Se sim, haveria um problema, pois permitir a participação do investigado na investigação seria algo que poderia comprometer a própria eficiência do IP...
Não, meus amigos! A estória não é bem assim.
Vejamos com atenção do texto do Constituição Federal:
“Art. 5ª[...] LV - aos litigantes, em processo judicial ou administrativo, e aos acusados em geral são assegurados o contraditório e ampla defesa, com os meios e recursos a ela inerentes;”
Não está escrito que em todo processo haverá contraditório e ampla defesa. Nem está escrito que em todo processo administrativo haverá contraditório e ampla defesa.
Haverá contraditório e ampla defesa desde que haja, permita-me o grito, LITIGANTES, ou seja, pessoas em LITÍGIO.
Senhores, no IP, não há litígio. Ademais, nem todo processo tem litígio, quer dizer, contraposições de interesses (partes brigando pelos seus direitos). Quanto a isso, temos muitos exemplos processuais, além do próprio IP.
Vale dizer, nos processos de controle concentrado de constitucionalidade não há contraditório e ampla defesa, vez que neles não há uma lide.
Da mesma maneira, no processo legislativo também não há lide, por isso não tem contraditório e ampla defesa.
Processo (procedimento, se quiserem assim) licitatório, da mesma forma, não subjaz em lide, logo não tem contraditório e ampla defesa.
...
No IP não tem lide, de modo que não deve haver contraditório e ampla defesa – exceto o inquérito de expulsão de estrangeiro, nos termos da Lei Federal n. 6.815.
Então, pelo menos para a doutrina que entende que no IP não há contraditório e ampla defesa, não haveria problema metodológico ou científico em classificar tal instituto como processo.
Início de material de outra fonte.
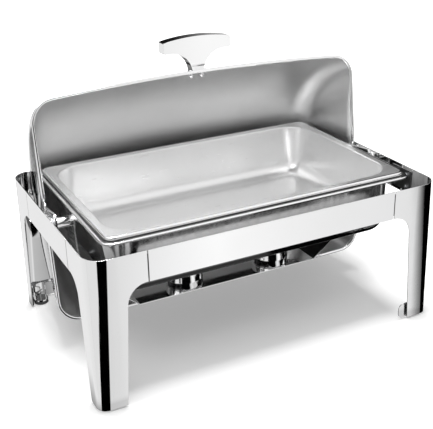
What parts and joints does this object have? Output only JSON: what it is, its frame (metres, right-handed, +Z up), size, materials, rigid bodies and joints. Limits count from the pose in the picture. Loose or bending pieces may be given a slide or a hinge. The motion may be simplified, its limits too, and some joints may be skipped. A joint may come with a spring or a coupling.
{
  "type": "roll-top chafing dish",
  "caption": "Full-size roll-top chafing dish: barrel lid on side pivots, lift-out food pan over a water pan, fuel holders on a hanging shelf, bent-sheet frame on legs.",
  "frame": {"origin": "centre of the footprint on the floor, midway between the four legs", "axes": "+X along the dish, -Y towards the server at the front, +Z up"},
  "size_m": [0.613, 0.395, 0.4769],
  "materials": {
    "mirror_steel": "mirror polished stainless sheet",
    "satin_steel": "fine satin stainless",
    "fastener_steel": "plain stainless fasteners",
    "dark_rubber": "dark grey moulded foot pads"
  },
  "bodies": {
    "frame": {"leg_front_left": "mirror_steel", "leg_front_right": "mirror_steel", "leg_rear_left": "mirror_steel", "leg_rear_right": "mirror_steel", "front_rail": "mirror_steel", "rear_rail": "mirror_steel", "side_rail_left": "mirror_steel", "side_rail_right": "mirror_steel", "splice_plates": "satin_steel", "splice_studs": "fastener_steel", "splice_nuts": "fastener_steel", "foot_front_left": "mirror_steel", "foot_front_right": "mirror_steel", "foot_rear_left": "mirror_steel", "foot_rear_right": "mirror_steel", "foot_pads": "dark_rubber", "foot_clips": "mirror_steel", "hinge_bracket_left": "mirror_steel", "hinge_bracket_right": "mirror_steel", "pivot_pin_left": "mirror_steel", "pivot_pin_right": "mirror_steel", "pivot_washers": "fastener_steel", "pivot_nuts": "fastener_steel", "cradle_end_left": "satin_steel", "cradle_end_right": "satin_steel", "fuel_shelf": "mirror_steel", "shelf_screws": "fastener_steel", "shelf_nuts": "fastener_steel"},
    "lid": {"lid_shell": "mirror_steel", "lid_lug_left": "mirror_steel", "lid_lug_right": "mirror_steel", "lug_rivets": "fastener_steel", "lid_handle": "mirror_steel", "handle_studs": "fastener_steel", "handle_washers": "fastener_steel", "handle_cap_nuts": "mirror_steel"},
    "water_pan": {"water_pan": "mirror_steel"},
    "food_pan": {"food_pan": "satin_steel"},
    "fuel_left": {"fuel_holder_left": "mirror_steel", "holder_grip_left": "mirror_steel", "fuel_cover_left": "mirror_steel", "damper_rivet_left": "fastener_steel"},
    "fuel_right": {"fuel_holder_right": "mirror_steel", "holder_grip_right": "mirror_steel", "fuel_cover_right": "mirror_steel", "damper_rivet_right": "fastener_steel"},
    "damper_left": {"damper_left": "satin_steel"},
    "damper_right": {"damper_right": "satin_steel"}
  },
  "joints": [
    {"name": "lid_roll", "type": "hinge", "parent": "frame", "child": "lid", "pos_m": [0, 0, 0.229], "axis": [1, 0, 0], "range_deg": [0, 97.5]},
    {"name": "water_pan_lift", "type": "slide", "parent": "frame", "child": "water_pan", "axis": [0, 0, 1], "range_m": [0, 0.018]},
    {"name": "food_pan_lift", "type": "slide", "parent": "water_pan", "child": "food_pan", "axis": [0, 0, 1], "range_m": [0, 0.024]},
    {"name": "fuel_left_pull", "type": "slide", "parent": "frame", "child": "fuel_left", "axis": [0, -1, 0], "range_m": [0, 0.25]},
    {"name": "fuel_right_pull", "type": "slide", "parent": "frame", "child": "fuel_right", "axis": [0, -1, 0], "range_m": [0, 0.25]},
    {"name": "damper_left_turn", "type": "hinge", "parent": "fuel_left", "child": "damper_left", "pos_m": [-0.074, 0.0245, 0.1301], "axis": [0, 0, 1], "range_deg": [0, 70]},
    {"name": "damper_right_turn", "type": "hinge", "parent": "fuel_right", "child": "damper_right", "pos_m": [0.098, 0.0245, 0.1301], "axis": [0, 0, 1], "range_deg": [0, 70]}
  ]
}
Desse modo, pode-se concluir que Inquérito Policial é processo administrativo e, considerando que neste não há litigantes, pode se desenvolver sem contraditório e ampla defesa, à luz da interpretação gramatical da Constituição.
Contudo, também não me satisfaço com essa exegese literal.
A Constituição Federal diz que, obrigatoriamente, nos processos em que há lide, devem ser respeitados os princípios do contraditório e da ampla defesa.
Todavia, o Texto Magno não vedou a aplicação de tais normas nos processos em que não haja lide.
Outrossim, se IP é processo, sem dúvida alguma que ele se submeterá ao princípio do devido processo legal – sendo que deste decorrem todos, senão a maioria, dos princípios processuais constitucionais, dentre eles, os do contraditório e da ampla defesa, na medida em que se façam caros a defesa de direito fundamentais e da necessidade de contenção do arbítrio estatal.
Como o tema suplanta a esfera do Inquérito Policial, vez que, para boa parte da doutrina, não seria o único processo ou procedimento em que estariam ausentes esses princípios, deixemos esse tema para o próximo artigo.
Conclusão final: considerando que procedimento é atributo de processo, não tendo existência autônoma, e que IP tem existência autônoma, e não atribui qualquer característica formal ou metodológica a outro processo; considerando que não faria sentido afirmar que IP é procedimento sem procedimento predefinido; considerando que IP se encaixa na definição objetiva de processo – tem-se por devido considerar que IP é um processo, e não um procedimento.
Se no IP deve ser respeitado os princípios do contraditório e da ampla defesa, mesmo quando não tem lide, discutir-se-á noutra oportunidade.